GIVEN INFORMATION:
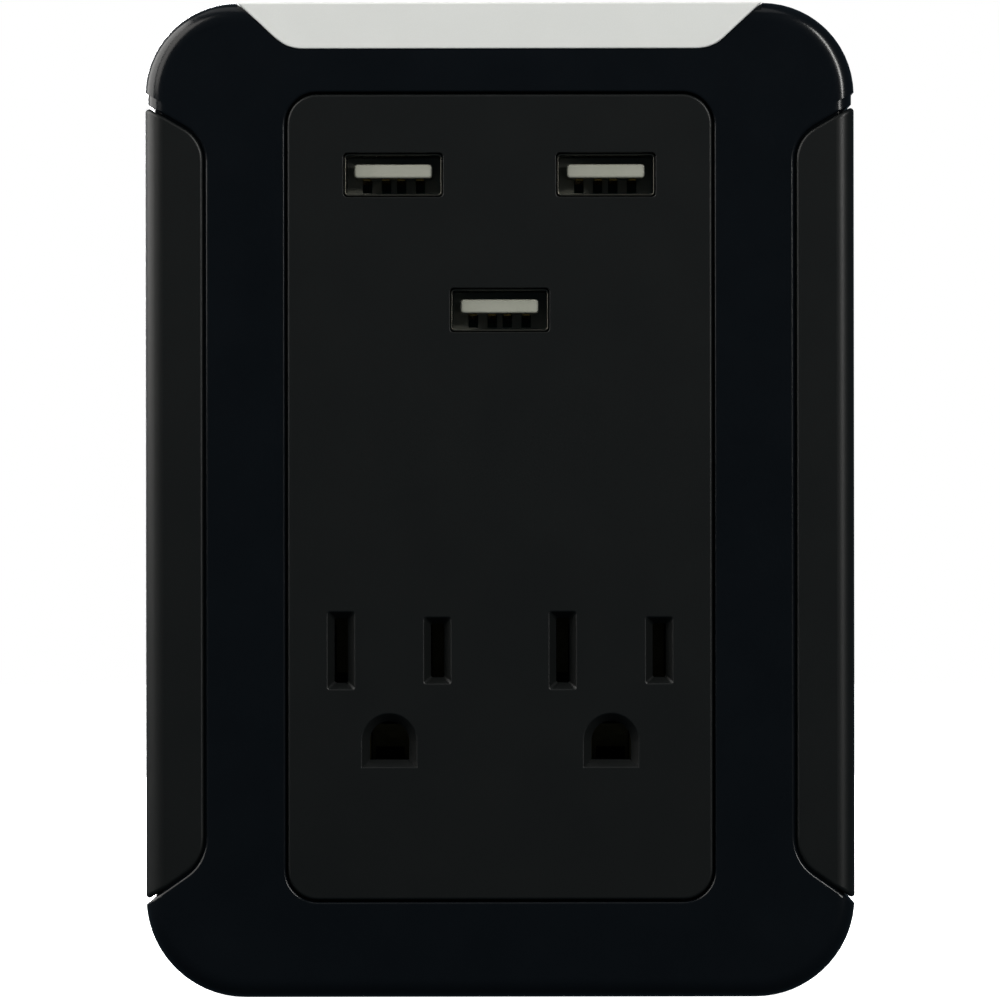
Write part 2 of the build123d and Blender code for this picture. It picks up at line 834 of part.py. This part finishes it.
with BuildPart() as transformer_winding:
    with BuildSketch(at_height(winding_low, *core_place)):
        RectangleRounded(*winding_size, winding_corner)
    extrude(amount=usb_board_back - winding_low)
    with BuildSketch(at_height(core_low - bobbin_gap, *core_place)):
        Rectangle(window[0], leg + 2 * bobbin_gap)
    extrude(amount=core_high - core_low + 2 * bobbin_gap, mode=Mode.SUBTRACT)
save(transformer_winding, "transformer_winding")

input_capacitor_radius = 5.0
input_capacitor_length = 16.0
input_capacitor_place = (-21.0, 30.5)  # x, and z of its lower end
with BuildPart() as input_capacitor:
    with BuildSketch(Plane.XY.offset(input_capacitor_place[1])):
        with Locations((input_capacitor_place[0], input_capacitor_radius - usb_board_back)):
            Circle(input_capacitor_radius)
    extrude(amount=input_capacitor_length)
    fillet(input_capacitor.edges(), 0.8)
save(input_capacitor, "input_capacitor")

output_capacitor_radius = 3.15
output_capacitor_length = 11.0
with BuildPart() as output_capacitors:
    with BuildSketch(at_height(usb_board_back)):
        with Locations((22.5, 41.0), (22.5, 33.5)):
            Circle(output_capacitor_radius)
    extrude(amount=-output_capacitor_length)
    fillet(output_capacitors.faces().group_by(Axis.Y)[-1].edges(), 0.5)
save(output_capacitors, "output_capacitors")


def chip_group(places, size, board_face, outward):
    """Moulded chips with a row of legs along each long side, on one face of a board."""
    length, breadth, thickness = size
    standoff = 0.15
    leg_pitch = 1.27
    leg_size = (0.4, 2.0)
    leg_height = 0.4
    rows = (-breadth / 2, breadth / 2)
    leg_places = [(leg_pitch * (i - 1.5), row) for i in range(4) for row in rows]
    with BuildPart() as chips:
        for x, z in places:
            with BuildSketch(at_height(board_face + outward * standoff, x, z)):
                Rectangle(length, breadth)
            extrude(amount=outward * thickness)
            with BuildSketch(at_height(board_face, x, z)):
                with Locations(*leg_places):
                    Rectangle(*leg_size)
            extrude(amount=outward * leg_height)
    return chips


chip_places = [(-15.0, 25.0), (15.0, 25.0)]
charge_control_chips = chip_group(chip_places, (5.0, 4.0, 1.5), usb_board_front, 1)
save(charge_control_chips, "charge_control_chips")
rectifier = chip_group([(-14.0, 24.0)], (8.0, 6.2, 3.0), usb_board_back, -1)
save(rectifier, "rectifier")

# ---------------------------------------------------------------- surge protection

with BuildPart() as surge_board:
    with BuildSketch(at_height(surge_board_back, 0, surge_board_z)):
        RectangleRounded(*surge_board_size, 1.0)
    extrude(amount=board_thickness)
    with BuildSketch(at_height(surge_board_back)):
        with Locations(*surge_screw_places):
            Circle(board_hole)
    extrude(amount=board_thickness, mode=Mode.SUBTRACT)
save(surge_board, "surge_board")

varistor_radius = 7.0
varistor_thickness = 4.2
varistor_round = 1.4
varistor_lift = 1.6  # gap between a disc and the board
varistor_xs = (-20.0, -12.5, -5.0)
wire_offset = (0.6, 3.7)  # of each wire from the disc's middle
wire_radius = 0.4
wire_length = 4.6
with BuildPart() as varistors:
    for x in varistor_xs:
        with BuildSketch(Plane.YZ.offset(x)):
            with Locations((-(surge_board_front + varistor_lift + varistor_radius), surge_board_z)):
                Circle(varistor_radius)
        disc = extrude(amount=varistor_thickness / 2, both=True)
        fillet(disc.edges().filter_by(GeomType.CIRCLE), varistor_round)
        with BuildSketch(at_height(surge_board_front, x, surge_board_z)):
            with Locations(wire_offset, (-wire_offset[0], -wire_offset[1])):
                Circle(wire_radius)
        extrude(amount=wire_length)
save(varistors, "varistors")

fuse_radius = 2.0
fuse_length = 11.0
fuse_lift = 0.2
fuse_place = (2.0, surge_board_z + 5.0)  # x of its left end, and z
with BuildPart() as thermal_fuse:
    with BuildSketch(Plane.YZ.offset(fuse_place[0])):
        with Locations((-(surge_board_front + fuse_lift + fuse_radius), fuse_place[1])):
            Circle(fuse_radius)
    extrude(amount=fuse_length)
    fillet(thermal_fuse.edges(), 0.5)
save(thermal_fuse, "thermal_fuse")

filter_place = (9.0, surge_board_z - 3.0)
filter_size = (17.5, 7.0)
filter_height = 12.5
with BuildPart() as filter_capacitor:
    with BuildSketch(at_height(surge_board_front, *filter_place)):
        Rectangle(*filter_size)
    extrude(amount=filter_height)
    fillet(filter_capacitor.edges().filter_by(Axis.Y), 0.6)
save(filter_capacitor, "filter_capacitor")

# ---------------------------------------------------------------- screws


def pan_screws(places, seat, outward, screw):
    """Cross-slotted pan-head screws with their heads on the plane at height seat.

    outward is -1 if the heads point at the wall, else 1.
    """
    head_radius, head_height, shank_radius, length = screw
    round_share = 0.45  # of the head's height
    slot_length, slot_width, slot_depth = 1.15 * head_radius, 0.26 * head_radius, 0.55 * head_height
    with BuildPart() as screws:
        for x, z in places:
            with BuildSketch(at_height(seat, x, z)):
                Circle(head_radius)
            head = extrude(amount=outward * head_height)
            rim = head.edges().sort_by(Axis.Y, reverse=outward < 0)[0]
            fillet(rim, head_height * round_share)
            with BuildSketch(at_height(seat, x, z)):
                Circle(shank_radius)
            extrude(amount=-outward * length)
            with BuildSketch(at_height(seat + outward * head_height, x, z)):
                Rectangle(slot_length, slot_width)
                Rectangle(slot_width, slot_length)
            extrude(amount=-outward * slot_depth, mode=Mode.SUBTRACT)
    return screws


housing_screws = pan_screws(housing_screw_places, screw_head_depth, -1, housing_screw)
save(housing_screws, "housing_screws")
carrier_seat = carrier_back + carrier_head_bore[1]
carrier_screws = pan_screws(carrier_screw_places, carrier_seat, -1, carrier_screw)
save(carrier_screws, "carrier_screws")
usb_board_screws = pan_screws(usb_screw_places, usb_board_back, -1, usb_board_screw)
save(usb_board_screws, "usb_board_screws")
surge_board_screws = pan_screws(surge_screw_places, surge_board_front, 1, surge_board_screw)
save(surge_board_screws, "surge_board_screws")

# ---------------------------------------------------------------- inner leads

lead_floor = 5.2  # height of the leads that run behind the carrier
surge_pad_z = -50.0  # where the leads leave the surge board
tab_inset = 1.5  # of a lead's end from the end of a solder tab


def lead(points):
    """Insulated wire along straight runs joined by arcs. Points are x, z and height."""
    run_share = 0.45  # of the shorter run, for each arc
    largest_radius = 12.0
    places = [Vector(x, -h, z) for x, z, h in points]
    radii = []
    for before, here, after in zip(places, places[1:], places[2:]):
        turn = radians((here - before).get_angle(after - here))
        shorter = min((here - before).length, (after - here).length)
        radii.append(min(run_share * shorter / tan(turn / 2), largest_radius))
    with BuildPart() as wire:
        with BuildLine():
            route = FilletPolyline(*places, radius=radii)
        with BuildSketch(Plane(origin=route @ 0, z_dir=route % 0)):
            Circle(lead_radius)
        sweep()
    return wire


def supply_lead(side):
    """Lead from a plug blade's tail, down behind the carrier, to the surge board."""
    return lead(
        [
            (side * blade_pitch / 2, plug_z, blade_root),
            (side * blade_pitch / 2, plug_z, 16.5),
            (side * 14.0, 1.0, 16.5),
            (side * 14.0, -9.0, lead_floor),
            (side * 14.0, surge_pad_z, lead_floor),
            (side * 14.0, surge_pad_z, surge_board_back),
        ]
    )


def outlet_lead(side, tab_x, strip_z):
    """Lead from the surge board to the tab of a bus bar."""
    return lead(
        [
            (side * 22.0, surge_pad_z, surge_board_back),
            (side * 22.0, surge_pad_z, lead_floor),
            (side * tab_x, -41.0, lead_floor),
            (side * tab_x, strip_z, lead_floor),
            (side * tab_x, strip_z, strip_height),
        ]
    )


hot_lead = supply_lead(1)
save(hot_lead, "hot_lead")
neutral_lead = supply_lead(-1)
save(neutral_lead, "neutral_lead")
hot_outlet_lead = outlet_lead(1, long_tab - tab_inset, hot_strip_z)
save(hot_outlet_lead, "hot_outlet_lead")
neutral_outlet_lead = outlet_lead(-1, long_tab - tab_inset, neutral_strip_z)
save(neutral_outlet_lead, "neutral_outlet_lead")

ground_tab_x = -(short_tab - tab_inset)
ground_run = 8.0  # height of the ground lead beside the carrier
ground_lead = lead(
    [
        (0, plug_ground_z, ground_root),
        (0, plug_ground_z, 11.5),
        (-18.0, 5.0, 9.5),
        (ground_tab_x, -6.0, ground_run),
        (ground_tab_x, ground_strip_z, ground_run),
        (ground_tab_x, ground_strip_z, strip_height),
    ]
)
save(ground_lead, "ground_lead")


def charger_lead(side):
    """Lead from the surge board to the charger board."""
    return lead(
        [
            (side * 8.0, surge_pad_z, surge_board_back),
            (side * 8.0, surge_pad_z, lead_floor),
            (side * 8.0, -13.0, lead_floor),
            (side * 3.0, -2.0, 14.0),
            (side * 3.0, 12.0, 15.5),
            (side * 3.0, 12.0, usb_board_back),
        ]
    )


with BuildPart() as charger_leads:
    add(charger_lead(-1).part)
    add(charger_lead(1).part)
save(charger_leads, "charger_leads")
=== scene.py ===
"""Looks of the wall-tap surge protector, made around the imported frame. Metres, as in the frame."""

import json
import math

import bpy
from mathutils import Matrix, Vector


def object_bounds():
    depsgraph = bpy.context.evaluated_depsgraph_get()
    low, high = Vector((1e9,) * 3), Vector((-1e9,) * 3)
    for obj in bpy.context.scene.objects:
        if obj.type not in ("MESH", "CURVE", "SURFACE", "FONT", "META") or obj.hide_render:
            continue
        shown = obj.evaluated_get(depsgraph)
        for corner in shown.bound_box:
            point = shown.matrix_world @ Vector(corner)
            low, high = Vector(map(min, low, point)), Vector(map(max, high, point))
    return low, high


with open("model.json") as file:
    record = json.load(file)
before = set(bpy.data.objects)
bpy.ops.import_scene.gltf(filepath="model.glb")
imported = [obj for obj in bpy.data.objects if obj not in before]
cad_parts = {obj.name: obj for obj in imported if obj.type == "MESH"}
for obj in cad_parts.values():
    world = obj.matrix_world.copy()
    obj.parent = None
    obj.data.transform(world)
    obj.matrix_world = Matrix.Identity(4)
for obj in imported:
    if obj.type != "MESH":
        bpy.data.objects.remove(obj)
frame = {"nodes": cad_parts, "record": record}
cad_low, cad_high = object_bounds()

MM = 0.001

# ---------------------------------------------------------------- materials


class Finish:
    """One Principled material, with short calls that add procedural detail to it."""

    def __init__(self, name, colour, roughness, metallic=0.0, **sockets):
        self.material = bpy.data.materials.new(name)
        self.material.use_nodes = True
        self.tree = self.material.node_tree
        self.shader = self.tree.nodes["Principled BSDF"]
        self.colour = colour
        self.set("Base Color", (*colour, 1.0))
        self.set("Roughness", roughness)
        self.set("Metallic", metallic)
        for socket, value in sockets.items():
            self.set(socket.replace("_", " "), value)
        self.places = self.node("ShaderNodeTexCoord").outputs["Object"]
        self.relief = None

    def set(self, socket, value):
        self.shader.inputs[socket].default_value = value

    def node(self, kind, inputs=None, **settings):
        """Add a node. An input is a value, or another node's output to link to it."""
        made = self.tree.nodes.new(kind)
        for name, value in settings.items():
            setattr(made, name, value)
        for name, value in (inputs or {}).items():
            if isinstance(value, bpy.types.NodeSocket):
                self.tree.links.new(value, made.inputs[name])
            else:
                made.inputs[name].default_value = value
        return made

    def stretched(self, stretch, offset=(0.0, 0.0, 0.0)):
        """Object coordinates scaled by stretch, so that a texture turns into streaks."""
        return self.node(
            "ShaderNodeMapping", {"Vector": self.places, "Scale": stretch, "Location": offset}
        ).outputs["Vector"]

    def noise(self, grain, detail=2.0, roughness=0.5, where=None):
        """Noise whose features are about grain metres across."""
        inputs = {
            "Vector": where or self.places,
            "Scale": 1.0 / grain,
            "Detail": detail,
            "Roughness": roughness,
        }
        return self.node("ShaderNodeTexNoise", inputs).outputs["Fac"]

    def cells(self, grain, feature="F1", where=None):
        """Distance to the nearest of random points about grain metres apart."""
        inputs = {"Vector": where or self.places, "Scale": 1.0 / grain}
        return self.node("ShaderNodeTexVoronoi", inputs, feature=feature).outputs["Distance"]

    def ranged(self, value, low, high, start=0.3, end=0.7):
        """Map value from start..end to low..high."""
        inputs = {
            "Value": value,
            "From Min": start,
            "From Max": end,
            "To Min": low,
            "To Max": high,
        }
        return self.node("ShaderNodeMapRange", inputs).outputs["Result"]

    def tint(self, mask, colour):
        """Blend the base colour towards another where mask is 1."""
        mix = self.node("ShaderNodeMix", data_type="RGBA")
        socket = self.shader.inputs["Base Color"]
        if socket.is_linked:
            self.tree.links.new(socket.links[0].from_socket, mix.inputs[6])
        else:
            mix.inputs[6].default_value = (*self.colour, 1.0)
        mix.inputs[7].default_value = (*colour, 1.0)
        self.tree.links.new(mask, mix.inputs[0])
        self.tree.links.new(mix.outputs[2], socket)
        return self

    def gloss(self, value):
        """Drive the roughness."""
        self.tree.links.new(value, self.shader.inputs["Roughness"])
        return self

    def bump(self, height, depth, strength=1.0):
        """Add relief, depth metres deep, on top of any relief so far."""
        inputs = {"Height": height, "Distance": depth, "Strength": strength}
        if self.relief is not None:
            inputs["Normal"] = self.relief
        self.relief = self.node("ShaderNodeBump", inputs).outputs["Normal"]
        self.tree.links.new(self.relief, self.shader.inputs["Normal"])
        return self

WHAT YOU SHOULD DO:
Copy all lines of the material above where the string "None" occurs.

WRITTEN ANSWER:
    obj.parent = None
        self.relief = None
    def node(self, kind, inputs=None, **settings):
    def noise(self, grain, detail=2.0, roughness=0.5, where=None):
    def cells(self, grain, feature="F1", where=None):
        if self.relief is not None:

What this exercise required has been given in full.